Single-use verses quality surgical instruments – what’s the true value?

Todays disposable world even reaches as far as the operating theatre. A question that surgeons, nurses, theatre practitioners, CSSD departments must answer is, "What is more cost effective; single-use surgical instruments or re-useable quality made instruments?" Sterilisation departments have changed dramatically over the past 10 years moving away from the small operating theatre cleaning and repair rooms with "little-sister" autoclaves, to massive, out-sourced sterilisation departments, often built miles away from the local hospital. These stand-alone, sterilisation businesses have changed the way that many operating theatre's now work with instruments. The time taken to move used instruments to the sterilisation department, for them to be cleaned and re-sterilised and returned to the hospital, is often days. Hence the need to have more instrument sets or to rely on single-use instrument packs. However, what is the true value to surgical instruments, both re-useable and single-use. What is the economic and environmental impact to society of these devices? After all, surgical instruments are largely made of medical grade steel and even tungsten, which then go into land-fill after just one use! And who makes surgical instruments so cheaply that they cost less to buy than to re-sterilise? One can rightly assume that a fair proportion of this is down to child labour and low wages.
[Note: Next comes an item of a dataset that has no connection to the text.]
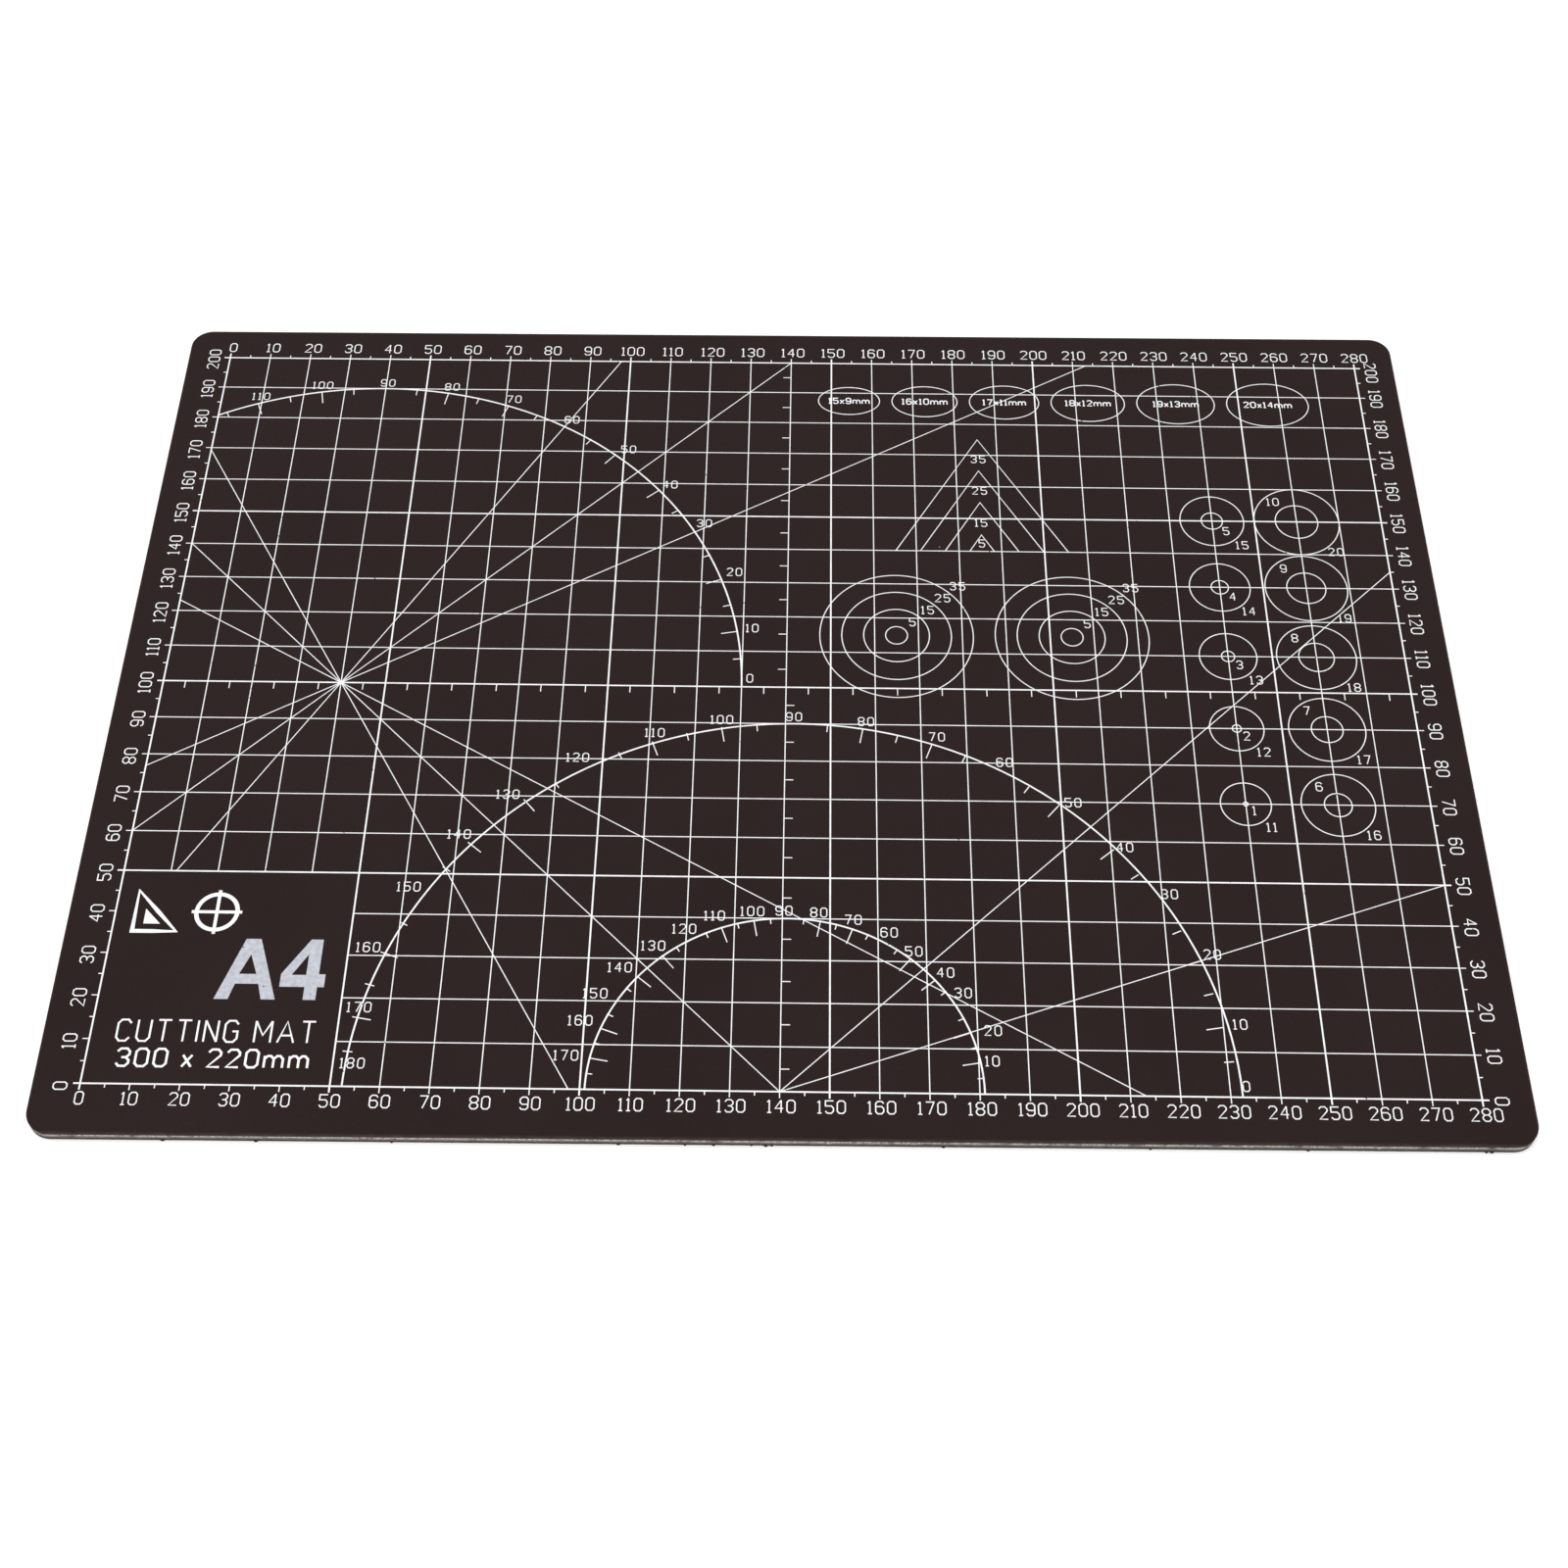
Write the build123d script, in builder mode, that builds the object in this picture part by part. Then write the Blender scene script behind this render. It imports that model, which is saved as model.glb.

Meanwhile, the actual skill of hand-finishing and sharpening the tungsten insert on a Gorney-Freeman face lift scissor (for example) at the Snowden Pencer plant in Tucker, Georgia, USA is a dying engineering job. The last two Snowden Pencer skilled instrument technicians are destined to be lost if and when Becton Dickinson, the current owners, finally close the plant down. This will be a sad loss, not only for historical reasons, but for all surgeons who are passionate about the tools of their trade. The old adage "a bad workman blames his tools" is not one I hear to often in the operating theatre's, however perhaps that will all change when the single-use instruments have replaced the care, attention, love and skills that use to go into a high quality surgical tool.